An article in The Finance Professional’s Post (a free online publication published by the New York Society of Security Analysts (NYSSA) which “educates readers in the finance and banking sectors on the forces that shape their business”) reported that the female-run hedge funds in the AsiaHedge Composite index posted a total return of 153.26% from January 2000 to December 2007, outperforming the overall benchmark, which returned 88.82% over the same period.
That article also quoted Women in Fund Management, a report published in 2009 by the US National Council for Research on Women (NCRW, a network of 120 leading research, policy and advocacy centres in the US committed to “improving the lives of women and girls“), as saying that women fund managers take a more long-term, measured approach to risk, are more detail-oriented researchers and are less likely to succumb to ‘groupthink’ than the traditional male manager.
The divide between women investors and men
According to the literature and academic research that has been published so far, the main reasons why women can be considered to be better investors than men are:
1. Their choices tend to be more diversified – they buy a wide variety of investments, which helps to reduce the risk of losing money.
2. Women do more research before investing – this is partly because women have less confidence in themselves. Male investors, by contrast, tend to suffer from overconfidence.
3. Women investors trade less often – as a result, transaction costs do not eat into the performance of their investments as much. Studies have found that men traded up to 67% more than women and that very active traders tended to have the poorest results.
4. Women are better at admitting their mistakes – this is important in the investment field where objectivity has to come before personal pride.

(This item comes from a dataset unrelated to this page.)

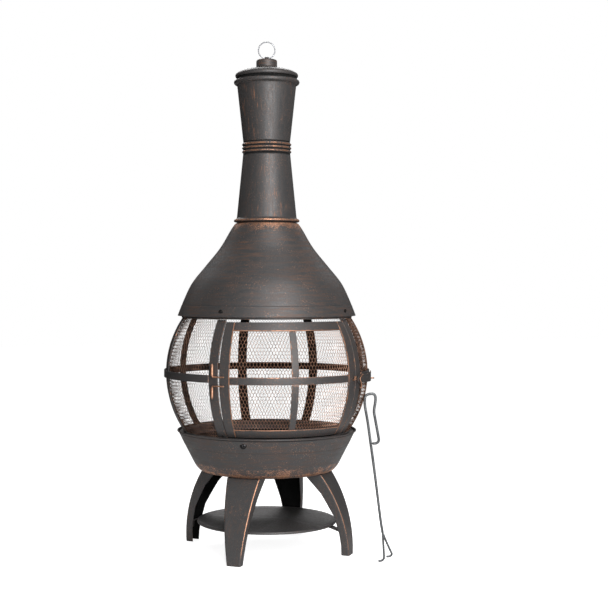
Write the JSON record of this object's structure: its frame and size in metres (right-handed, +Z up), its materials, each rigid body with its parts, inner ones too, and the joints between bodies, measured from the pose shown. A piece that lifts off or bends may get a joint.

5. Women are more likely to accept help – a 2015 survey conducted by BNP Paribas Investment Partners on attitudes towards retirement savings in France found that 33% of women always spoke to a financial advisor before investing. Similarly, a 2015 study by Vanguard in the US found that women tended to use professionally managed retirement accounts, which often led to better performance.
Warren Buffet ‘invests like a woman’
Some have even gone so far as to state that Warren Buffett, known as the Oracle of Omaha, invests like a woman because he takes a calm, steady and longer-term approach to investing. Writing on the investment website The Motley Fool, LouAnn Lofton noted that, similar to many female investors, Buffett does not trade very often and can control his emotions even during volatile market moves. Showing Buffet to be atypical among men in this regard, a Vanguard study analysing how owners of individual retirement accounts (IRAs) reacted to the market falls in the 2008 financial crisis, found that men were more likely to panic and sell at or near the bottom than women.

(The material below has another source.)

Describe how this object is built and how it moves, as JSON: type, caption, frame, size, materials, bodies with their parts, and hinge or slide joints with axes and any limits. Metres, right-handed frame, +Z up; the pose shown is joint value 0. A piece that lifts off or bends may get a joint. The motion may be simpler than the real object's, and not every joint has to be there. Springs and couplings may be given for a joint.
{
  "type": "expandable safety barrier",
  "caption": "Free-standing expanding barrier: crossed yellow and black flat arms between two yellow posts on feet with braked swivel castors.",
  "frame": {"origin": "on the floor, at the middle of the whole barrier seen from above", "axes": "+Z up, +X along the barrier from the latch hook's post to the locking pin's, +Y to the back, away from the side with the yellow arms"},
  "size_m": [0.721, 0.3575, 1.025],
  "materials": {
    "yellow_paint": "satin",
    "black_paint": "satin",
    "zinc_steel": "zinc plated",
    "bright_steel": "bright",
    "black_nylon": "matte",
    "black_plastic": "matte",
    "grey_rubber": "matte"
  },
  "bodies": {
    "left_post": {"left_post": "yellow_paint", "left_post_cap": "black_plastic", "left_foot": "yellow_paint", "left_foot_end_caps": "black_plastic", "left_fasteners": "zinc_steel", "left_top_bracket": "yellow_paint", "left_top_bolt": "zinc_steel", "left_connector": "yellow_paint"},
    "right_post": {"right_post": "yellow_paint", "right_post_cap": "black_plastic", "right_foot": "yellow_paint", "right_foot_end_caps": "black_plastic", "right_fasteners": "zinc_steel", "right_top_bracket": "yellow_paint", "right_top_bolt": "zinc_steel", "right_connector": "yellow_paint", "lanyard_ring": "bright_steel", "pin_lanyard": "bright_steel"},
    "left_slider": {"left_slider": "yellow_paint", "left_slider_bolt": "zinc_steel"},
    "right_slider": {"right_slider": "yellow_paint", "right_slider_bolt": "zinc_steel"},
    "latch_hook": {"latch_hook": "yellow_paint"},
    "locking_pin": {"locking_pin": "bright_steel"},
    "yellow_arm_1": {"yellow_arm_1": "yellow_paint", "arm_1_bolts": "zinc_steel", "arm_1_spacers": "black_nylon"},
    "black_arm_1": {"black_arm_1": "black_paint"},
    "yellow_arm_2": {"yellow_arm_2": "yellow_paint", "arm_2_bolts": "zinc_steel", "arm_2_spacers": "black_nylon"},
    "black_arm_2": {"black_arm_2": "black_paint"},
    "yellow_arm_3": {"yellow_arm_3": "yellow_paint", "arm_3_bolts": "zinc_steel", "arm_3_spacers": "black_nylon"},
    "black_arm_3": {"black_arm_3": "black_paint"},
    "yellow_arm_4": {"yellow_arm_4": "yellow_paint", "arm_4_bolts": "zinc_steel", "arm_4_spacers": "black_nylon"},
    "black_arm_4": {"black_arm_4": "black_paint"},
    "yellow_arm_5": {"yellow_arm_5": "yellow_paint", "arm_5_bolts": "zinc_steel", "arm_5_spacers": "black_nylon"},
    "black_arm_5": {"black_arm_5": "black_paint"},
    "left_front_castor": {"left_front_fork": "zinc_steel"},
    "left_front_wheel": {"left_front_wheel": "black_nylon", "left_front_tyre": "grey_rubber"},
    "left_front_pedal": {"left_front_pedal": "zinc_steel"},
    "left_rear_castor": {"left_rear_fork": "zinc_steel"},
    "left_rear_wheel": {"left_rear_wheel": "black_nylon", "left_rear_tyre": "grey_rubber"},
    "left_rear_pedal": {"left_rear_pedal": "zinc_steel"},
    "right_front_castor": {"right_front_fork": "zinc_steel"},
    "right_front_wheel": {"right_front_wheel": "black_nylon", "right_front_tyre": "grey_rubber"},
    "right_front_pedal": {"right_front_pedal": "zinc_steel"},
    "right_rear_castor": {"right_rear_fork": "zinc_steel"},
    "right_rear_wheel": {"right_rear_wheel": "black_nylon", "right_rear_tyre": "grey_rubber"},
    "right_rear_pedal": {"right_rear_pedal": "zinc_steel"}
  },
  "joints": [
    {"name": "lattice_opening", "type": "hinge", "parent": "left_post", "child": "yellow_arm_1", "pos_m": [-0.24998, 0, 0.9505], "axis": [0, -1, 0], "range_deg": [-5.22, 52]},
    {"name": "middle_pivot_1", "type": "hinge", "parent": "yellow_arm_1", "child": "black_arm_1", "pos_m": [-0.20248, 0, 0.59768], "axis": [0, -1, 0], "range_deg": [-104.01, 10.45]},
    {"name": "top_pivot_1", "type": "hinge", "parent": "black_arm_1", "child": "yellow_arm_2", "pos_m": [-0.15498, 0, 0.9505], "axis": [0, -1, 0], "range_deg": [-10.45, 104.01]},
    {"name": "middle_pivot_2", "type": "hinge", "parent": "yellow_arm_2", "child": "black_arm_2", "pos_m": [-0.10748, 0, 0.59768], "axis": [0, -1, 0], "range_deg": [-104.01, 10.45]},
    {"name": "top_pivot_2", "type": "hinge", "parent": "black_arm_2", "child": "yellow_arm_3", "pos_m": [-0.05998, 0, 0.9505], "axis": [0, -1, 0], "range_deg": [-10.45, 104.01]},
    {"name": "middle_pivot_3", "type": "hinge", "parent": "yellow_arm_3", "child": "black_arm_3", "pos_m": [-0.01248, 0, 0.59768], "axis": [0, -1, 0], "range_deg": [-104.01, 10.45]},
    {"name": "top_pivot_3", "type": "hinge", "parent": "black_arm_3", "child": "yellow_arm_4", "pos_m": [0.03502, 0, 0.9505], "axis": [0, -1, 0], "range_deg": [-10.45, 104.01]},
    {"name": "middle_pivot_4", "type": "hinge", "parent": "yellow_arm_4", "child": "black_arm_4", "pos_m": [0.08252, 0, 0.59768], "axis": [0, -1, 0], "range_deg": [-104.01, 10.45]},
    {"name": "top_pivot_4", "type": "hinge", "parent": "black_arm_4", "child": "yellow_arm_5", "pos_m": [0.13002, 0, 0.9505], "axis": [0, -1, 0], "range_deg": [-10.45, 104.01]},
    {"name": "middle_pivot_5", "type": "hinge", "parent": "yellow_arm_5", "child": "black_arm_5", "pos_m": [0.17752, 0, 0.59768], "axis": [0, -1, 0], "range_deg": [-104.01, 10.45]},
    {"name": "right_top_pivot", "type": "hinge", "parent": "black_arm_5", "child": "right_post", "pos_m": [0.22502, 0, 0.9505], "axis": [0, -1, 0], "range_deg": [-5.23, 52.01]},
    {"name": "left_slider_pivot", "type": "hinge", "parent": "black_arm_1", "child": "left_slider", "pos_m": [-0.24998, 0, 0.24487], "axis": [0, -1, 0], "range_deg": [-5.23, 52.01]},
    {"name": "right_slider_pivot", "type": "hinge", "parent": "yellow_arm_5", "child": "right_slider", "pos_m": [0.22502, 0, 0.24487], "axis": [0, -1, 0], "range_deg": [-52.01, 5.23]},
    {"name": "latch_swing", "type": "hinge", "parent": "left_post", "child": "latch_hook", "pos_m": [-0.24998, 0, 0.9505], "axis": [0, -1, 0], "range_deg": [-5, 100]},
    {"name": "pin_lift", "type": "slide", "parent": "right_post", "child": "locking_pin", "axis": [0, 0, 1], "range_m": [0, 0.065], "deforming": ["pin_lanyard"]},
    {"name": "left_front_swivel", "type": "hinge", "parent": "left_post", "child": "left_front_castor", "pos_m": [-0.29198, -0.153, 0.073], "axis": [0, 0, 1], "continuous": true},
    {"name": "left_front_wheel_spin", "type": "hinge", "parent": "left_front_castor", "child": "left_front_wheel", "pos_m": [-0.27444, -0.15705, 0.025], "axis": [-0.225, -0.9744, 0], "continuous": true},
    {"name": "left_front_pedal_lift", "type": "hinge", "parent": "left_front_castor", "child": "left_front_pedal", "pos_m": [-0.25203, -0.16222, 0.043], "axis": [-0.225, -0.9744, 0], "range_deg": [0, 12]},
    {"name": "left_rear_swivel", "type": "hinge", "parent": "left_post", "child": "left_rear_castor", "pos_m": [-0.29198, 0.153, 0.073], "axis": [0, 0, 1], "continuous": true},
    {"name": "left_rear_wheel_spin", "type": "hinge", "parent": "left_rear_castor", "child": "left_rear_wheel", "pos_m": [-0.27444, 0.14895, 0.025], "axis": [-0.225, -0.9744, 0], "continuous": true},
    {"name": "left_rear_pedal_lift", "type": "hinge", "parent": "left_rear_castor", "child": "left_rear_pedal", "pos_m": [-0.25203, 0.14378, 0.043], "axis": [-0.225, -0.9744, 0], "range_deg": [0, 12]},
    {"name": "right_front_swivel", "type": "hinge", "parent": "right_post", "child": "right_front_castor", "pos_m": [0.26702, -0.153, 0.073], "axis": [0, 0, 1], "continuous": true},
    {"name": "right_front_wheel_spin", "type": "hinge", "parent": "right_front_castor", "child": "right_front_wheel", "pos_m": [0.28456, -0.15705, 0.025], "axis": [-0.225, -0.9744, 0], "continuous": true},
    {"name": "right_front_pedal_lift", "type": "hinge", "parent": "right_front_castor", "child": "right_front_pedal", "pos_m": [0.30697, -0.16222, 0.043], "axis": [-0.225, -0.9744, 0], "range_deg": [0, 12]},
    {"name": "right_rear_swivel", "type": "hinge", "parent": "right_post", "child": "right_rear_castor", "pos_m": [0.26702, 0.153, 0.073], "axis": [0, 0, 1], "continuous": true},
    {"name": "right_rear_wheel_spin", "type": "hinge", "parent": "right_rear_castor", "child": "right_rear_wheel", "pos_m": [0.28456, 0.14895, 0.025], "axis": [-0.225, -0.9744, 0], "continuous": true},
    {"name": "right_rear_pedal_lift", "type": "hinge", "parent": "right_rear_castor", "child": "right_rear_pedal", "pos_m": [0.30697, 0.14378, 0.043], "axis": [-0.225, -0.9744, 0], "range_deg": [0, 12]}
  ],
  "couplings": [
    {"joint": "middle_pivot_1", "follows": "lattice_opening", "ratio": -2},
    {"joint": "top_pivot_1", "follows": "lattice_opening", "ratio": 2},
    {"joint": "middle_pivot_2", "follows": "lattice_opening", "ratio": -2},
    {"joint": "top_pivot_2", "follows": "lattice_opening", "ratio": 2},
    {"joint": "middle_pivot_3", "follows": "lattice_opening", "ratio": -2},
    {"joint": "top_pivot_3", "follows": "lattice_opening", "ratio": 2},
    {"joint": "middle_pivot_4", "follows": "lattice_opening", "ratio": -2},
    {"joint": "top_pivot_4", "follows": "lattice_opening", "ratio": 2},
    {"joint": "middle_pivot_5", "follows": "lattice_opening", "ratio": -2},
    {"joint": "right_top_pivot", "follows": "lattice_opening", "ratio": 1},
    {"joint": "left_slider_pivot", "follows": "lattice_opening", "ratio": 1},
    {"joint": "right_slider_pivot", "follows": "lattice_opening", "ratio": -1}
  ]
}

Controlled by their hormones
In her book ‘Women of the street: why female money managers generate higher returns‘ (Palgrave Macmillan, 2015), alternative investment consultant Meredith Jones says: “Women create both cognitive and behavioural alpha with their investment style, which contributes over the long run to outsized investment returns.” Like Lofton, she suggests that male hormones such as testosterone could be part of the reason. Lofton adds that testosterone could be responsible for herd-like risk-taking behaviour by men in the financial markets. “That makes a lack of it a decided asset,” she concludes.
A study by stock-market trader turned neuroscientist John Coates found that male traders can become addicted to the feeling of euphoria known as ‘the winner’s effect’. “When under the influence of testosterone, male investors, particularly younger males whose testosterone levels are at their peak, may become less rational and more dogmatic and not execute their strategy faithfully.”

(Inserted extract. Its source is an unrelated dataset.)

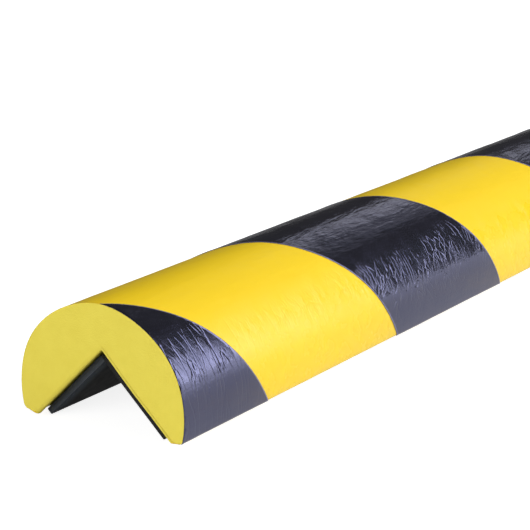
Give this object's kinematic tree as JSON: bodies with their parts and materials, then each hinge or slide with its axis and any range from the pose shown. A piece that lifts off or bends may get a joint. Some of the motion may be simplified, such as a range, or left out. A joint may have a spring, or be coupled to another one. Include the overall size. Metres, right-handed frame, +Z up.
{
  "type": "corner guard",
  "caption": "Foam corner guard: a three-quarter-round outside over a right-angled notch, held by magnetic strips in the notch, with slanting black bands on yellow.",
  "frame": {"origin": "centre of the guard's length and width, at its lowest edge", "axes": "+Y along the length, away from the end that the picture shows, +Z up from the notch to the top of the round, +X across"},
  "size_m": [0.0412, 1, 0.0272],
  "materials": {
    "yellow_foam": "soft moulded foam with a glossy, finely wrinkled yellow skin and a pale matte cut face",
    "black_film": "glossy, finely wrinkled black colour film",
    "magnet_rubber": "dull dark flexible magnetic strip"
  },
  "bodies": {
    "root": {"foam_profile": "yellow_foam", "magnet_strip_left": "magnet_rubber", "magnet_strip_right": "magnet_rubber", "black_band_01": "black_film", "black_band_02": "black_film", "black_band_03": "black_film", "black_band_04": "black_film", "black_band_05": "black_film", "black_band_06": "black_film", "black_band_07": "black_film", "black_band_08": "black_film", "black_band_09": "black_film", "black_band_10": "black_film", "black_band_11": "black_film"}
  },
  "joints": []
}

Coates also found men’s probability weighting skills became more distorted under stress, which was related to their levels of cortisol.
Demand for female fund managers on the increase
According to Meredith Jones, the number of institutional investors requesting mandates specifically for women-owned or women-managed funds has increased over the past five years. In some cases, this is because pension funds want to more closely match their fund investors’ profiles. One example is large pension funds for school teachers in the US, where around 76% of teachers are female.
Women’s growing wealth could spur this trend. According to a report by the BMO Wealth Institute, women in the US control 51.3%, or USD 14 trillion, of personal wealth and are expected to control roughly two thirds of the wealth, or USD 22 trillion, by 2020. While now only 30% of registered financial advisors are women, Jones expects advances in neurofinance and continuing research into the behavioural factors to gain in importance, favouring the feminine side of the advisory business.
Unfortunately, few women use their innate skills when investing
Research by Fidelity Investments found than in the US, men saved 7.9% of their salaries and women 8.3%. However, a survey BNP Paribas Investment Partners conducted in France found that women had much lower levels of savings (50% lower on average) than men. The explanation advanced for this was their tendency to prioritise spending on their children rather than on savings or investments. However, even younger women in France – aged 18 to 24 – who had no children also saved less than their male counterparts.
But as their control of wealth shifts, perhaps their sense of empowerment and confidence when it comes to making investment decisions can shift with it, setting women up for comfortable retirement years with enough money to take care of basic expenses and putting them on the same level as their male counterparts. This will take time and would be helped by a growing presence of women in the investment industry, but in that process, the one great virtue that women generally boast and men often struggle with should stand them in good stead – patience.